A contact lens directly contact an eyeball, such that it is required to maintain transparency and surface wettability while simultaneously maintaining eye safety and efficacy, and thus, oxygen needs to be appropriately supplied from the atmosphere, and carbon dioxide needs to be properly released from a cornea.
In addition, the contact lens needs to have a tear layer with smooth flow, and should be designed in consideration of a clinical aspect so as to avoid excessive friction between an eyelid and an eye surface. Further, the contact lens should satisfy conditions such as tensile strength of a material, biocompatibility, non-toxicity, optical transparency of a material, refractive index, surface wet ability, water content appropriate for the cornea, a welling rate, oxygen permeability, etc., to be used.
In general, the contact lens may be largely divided into a hard contact lens and a soft contact lens according to the material, and is classified for vision correction, treatment, cosmetic contact lens, etc., according to function. A hydrogel is a typical material of a soft contact lens that is used for purposes such as vision correction, treatment, etc. Here, most of the hydrogel contact lenses include silicone-based or acrylate-based materials as a main material.
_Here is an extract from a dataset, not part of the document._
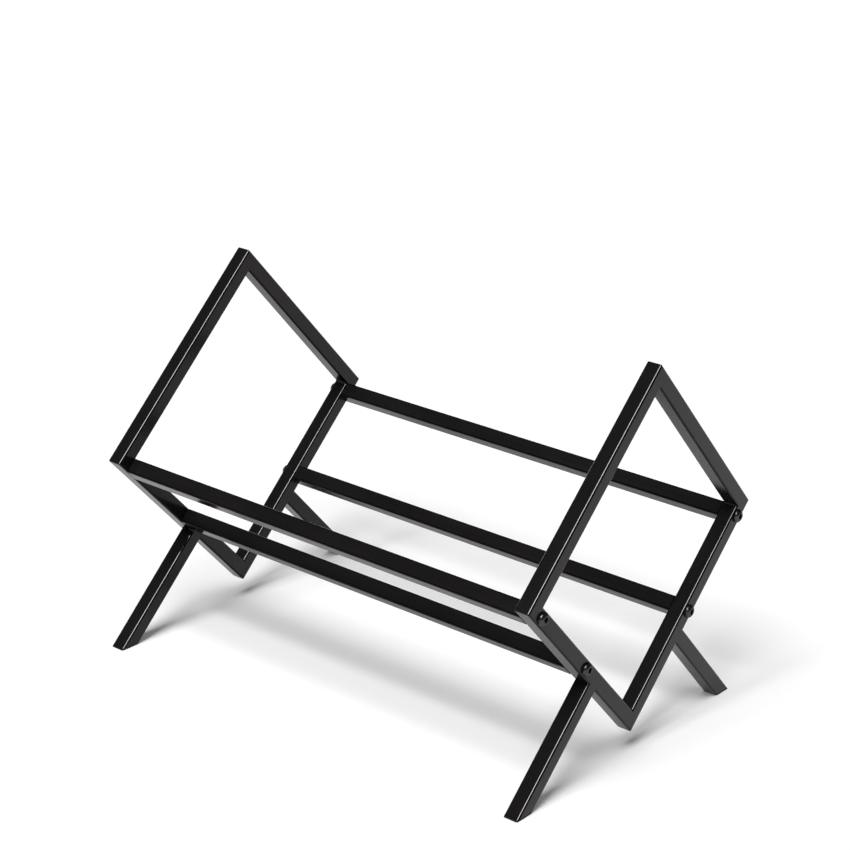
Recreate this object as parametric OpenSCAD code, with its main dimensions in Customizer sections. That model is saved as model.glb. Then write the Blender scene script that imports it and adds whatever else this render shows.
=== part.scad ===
// Open storage stand: two square end frames that stand on a corner, joined by four
// crossbars that make a V-shaped cradle. Millimetres, +Z up.
// X runs along the crossbars, -Y is the front, and Z = 0 is the floor.

/* [Overall] */
// Length along the crossbars, over both end frames
overall_length = 406; // [300:1:600]
// Outer length of each side of a square end frame
frame_side = 205; // [180:1:260]
// Height of a frame's bottom corner above the floor
corner_height = 16.5; // [6:0.5:60]

/* [Tube] */
// Outside width of the square tube
tube_width = 12.7; // [11:0.1:14]
// Wall of the square tube
tube_wall = 1.2; // [0.8:0.1:1.6]
// Rounding of the tube's long edges
tube_rounding = 1.5; // [0.5:0.1:2]

/* [Legs] */
// From the bottom corner, along a rail, to the middle of its leg
leg_place = 82.5; // [60:0.5:120]

/* [Crossbars] */
// From the bottom corner, along a rail, to the middle of its lower bar
lower_bar_place = 102; // [60:1:130]
// From the side corner, along a rail, to the middle of its upper bar
upper_bar_inset = 18; // [8:0.5:40]

/* [Screws] */
// Thread diameter of the screws
screw_thread = 6; // [5:0.5:6]
// Length of a screw below its head
screw_length = 30; // [20:1:36]
// Diameter of a screw's head
head_width = 10.5; // [9.5:0.1:11]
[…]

The cornea of a human eye has no blood vessels, and has a structure in which oxygen is directly received from the external environment. However, when the contact lens is worn, the lens itself acts as a kind of barrier, which reduces oxygen permeability. A number of people prefer to wear a general hydrogel contact lens due to comfort wearability when it is worn, but the hydrogel contact lens has problems such as hypoxia (corneal edema) due to a low oxygen permeability and reduction in the wettability of a lens surface due to leaking components attached to the lens surface. Accordingly, the hydrogel contact lens requires not only superior wearability but also a high oxygen permeability, wettability, etc.
For example, when the silicone-based hydrogel contact lens is worn, oxygen is sufficiently supplied to the eye, and thus, a side effect of the corneal edema due to the hypoxia is not caused.
However, the silicone-based hydrogel contact lens has low wearability. That is, due to properties of the silicone-based hydrogel material, as a silicone content is increased, the oxygen permeability is sufficiently increased, but hydrophilicity of the lens surface is reduced. Accordingly, the silicone-based hydrogel material causes discomfort, and has problems such as eye irritation, corneal staining, attachment of the lens to the cornea, etc.
In order to overcome these disadvantages, Korean Patent No. 10-0594414 (Patent Document 001) used a method of increasing hydrophilicity by plasma surface treating the lens surface in initial first-generation silicone hydrogel contact lens products. However, this method still has low surface wettability, which causes discomfort to a wearer, and further includes a complicate process which is called a plasma surface treatment in a manufacturing process, which causes an increase in production costs.
Further, Korean Patent No. 10-0748379 (Patent Document 002) suggested a wettable silicone hydrogel lens according to Johnson & Johnson as a second-generation silicone-based hydrogel contact lens. The second-generation silicone-based hydrogel contact lens is manufactured by using a polyvinyl pyrrolidone (PVP) polymer as an internal wetting agent to increase wettability and a water content without the plasma post-processing step. However, the internal wetting agent (PVP) has worse wearability as it is slowly released out of the lens, and thus, the second-generation silicone-based hydrogel contact lens still has discomfort when it is worn.
Meanwhile, Korean Patent Laid-Open Publication No. 10-2007-0067679 (Patent Document 003) suggested a contact lens according to Asahi Kaei Aime Co., and CooperVision as a third-generation silicone-based hydrogel contact lens. The third-generation silicone-based hydrogel contact lens is manufactured by synthesizing a silicone macromer having hydrophilic property to a raw material itself. However, a high level of molecular design and a synthesis technique for the raw material are required.
Further, there are problems in that a manufacturing method for a raw material includes complicated various stages, and accordingly, stimulating residues in manufacturing the raw material are left in a final product.
In addition, a technology of increasing surface wettability has been attempted in the acrylate-based hydrogel contact lens. For example, Korean Patent No. 10-1249705 (Patent Document 004) suggested a method of modifying a contact lens surface by immersing the contact lens in an oligosaccharide solution. However, the method has a problem in that the oligosaccharide does not have sufficient physical and chemical binding force with a polymer matrix, which is released out of the lens surface.